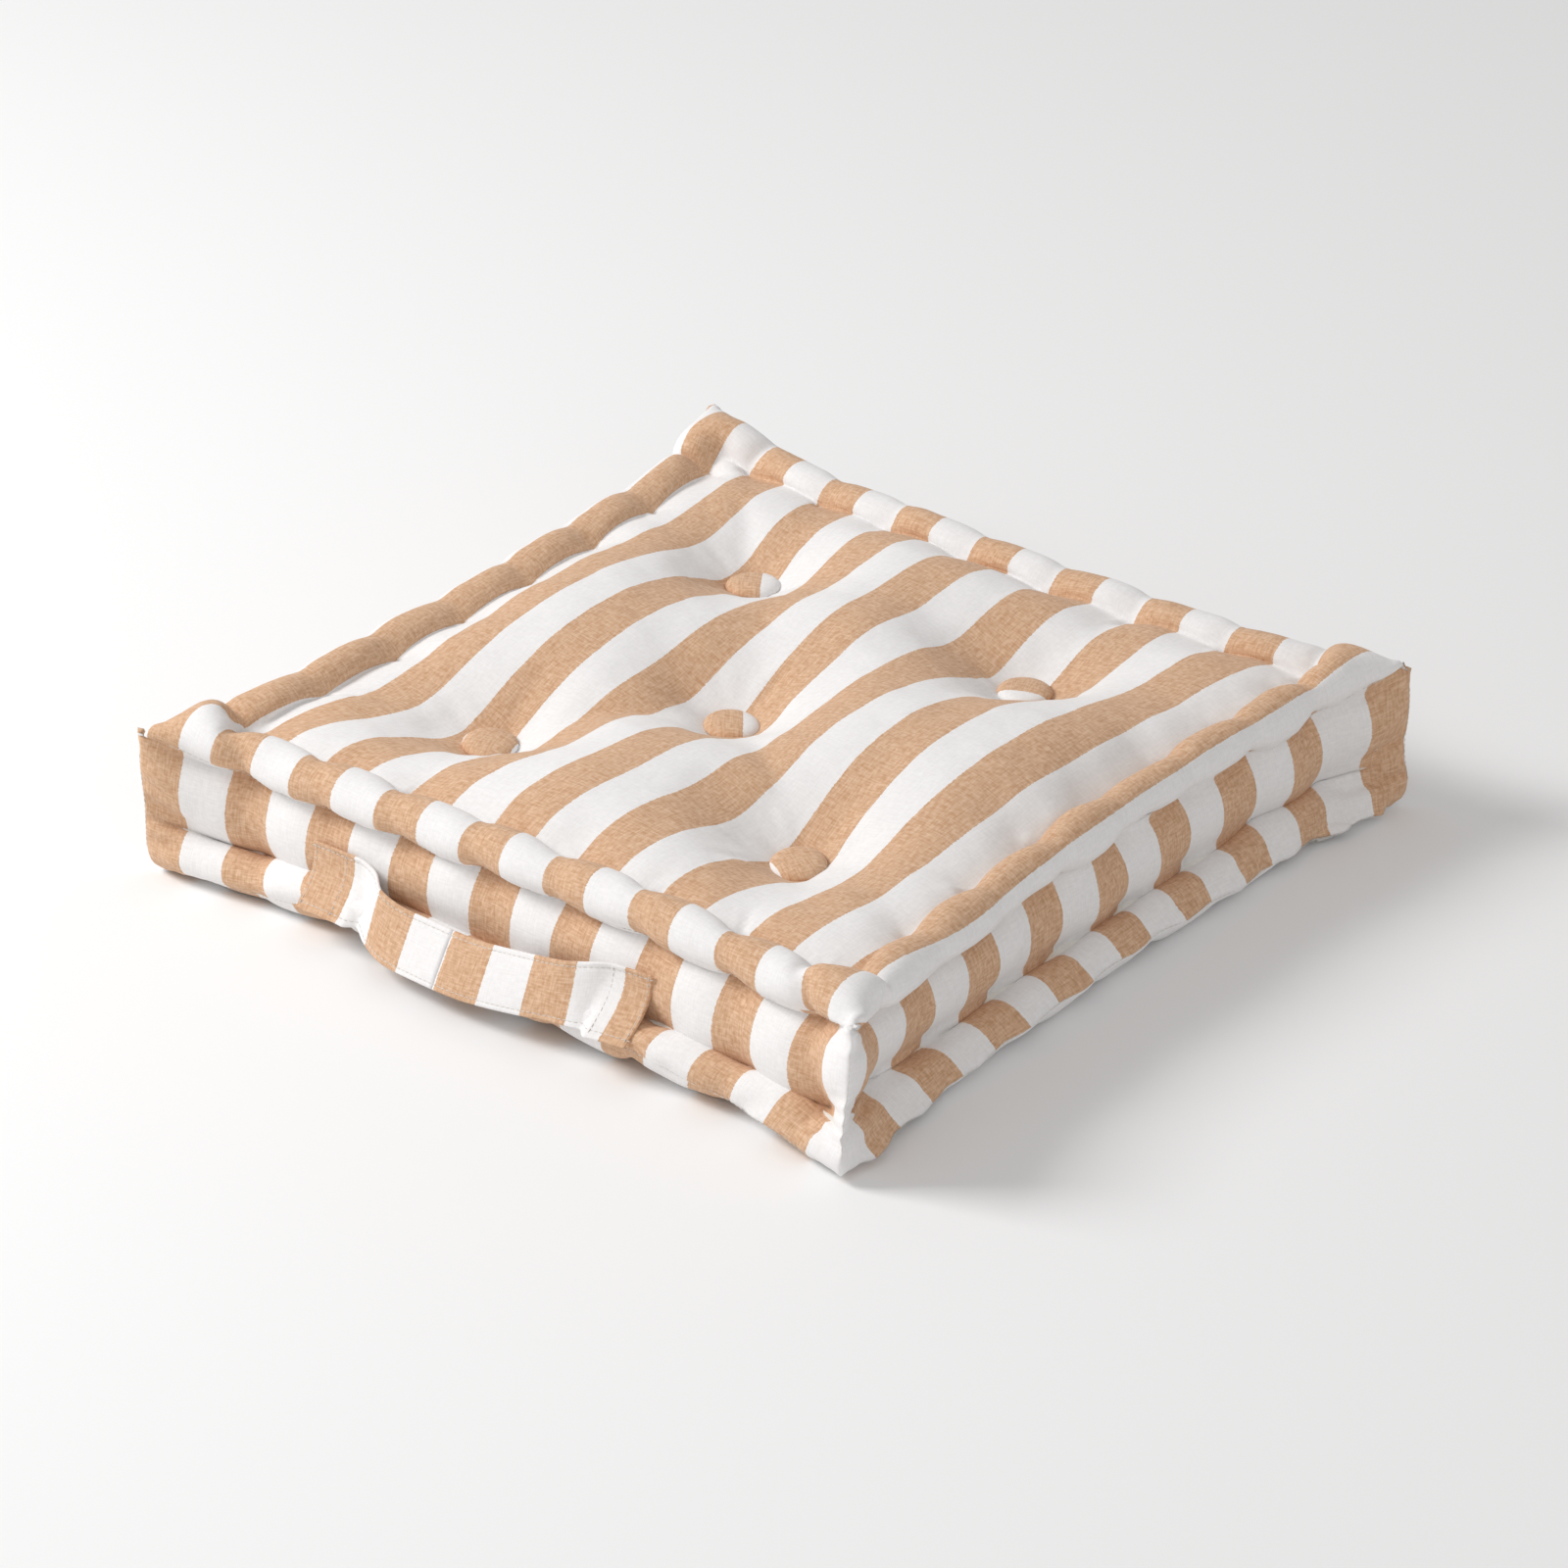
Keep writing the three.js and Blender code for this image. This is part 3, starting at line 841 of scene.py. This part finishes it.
plain = mesh_from("filling", shape, quads)
packed = shape - read_all(plain.vertex_normals, "vector") * cloth_and_air
inwards = -packed[:, :2] / np.linalg.norm(packed[:, :2], axis=1)[:, None]
in_corner = np.clip(1 - corner_depth / 13, 0, 1) * corner_emptiness
at_foot = (edge_depth < 4) & (lattice[:, 2] > lower_pinch_row)
in_foot = np.where(at_foot, foot_emptiness, 0.0)
packed[:, :2] += inwards * np.maximum(in_corner, in_foot)[:, None]
packed[:, 2] += np.where(on_top, -0.3, 0.0) * in_corner
np.maximum(packed[:, 2], cloth_and_air, out=packed[:, 2])
plain.vertices.foreach_set("co", packed.ravel())
plain.update()
filling = new_piece("filling", plain, fibre)
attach(filling, "cushion")
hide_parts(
    "filling_core",
    *[f"{edge}_roll_wadding_{side}" for edge in ("top", "bottom") for side in sides],
)


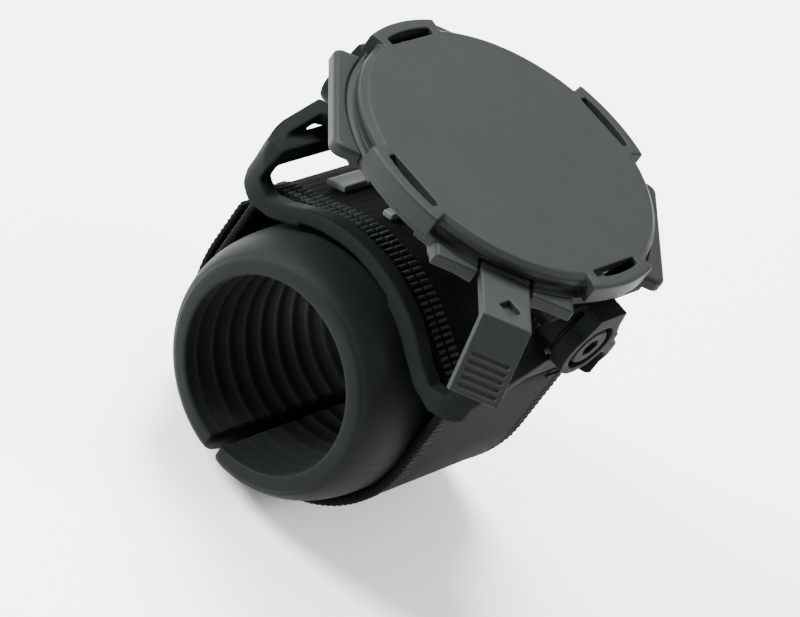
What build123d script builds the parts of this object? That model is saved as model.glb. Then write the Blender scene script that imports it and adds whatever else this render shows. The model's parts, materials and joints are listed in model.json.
================================
Where a line above contains the string "Blender", copy that line.

**ANSWER FOR THIS EXERCISE**
Keep writing the three.js and Blender code for this image. This is part 3, starting at line 841 of scene.py. This part finishes it.
What build123d script builds the parts of this object? That model is saved as model.glb. Then write the Blender scene script that imports it and adds whatever else this render shows. The model's parts, materials and joints are listed in model.json.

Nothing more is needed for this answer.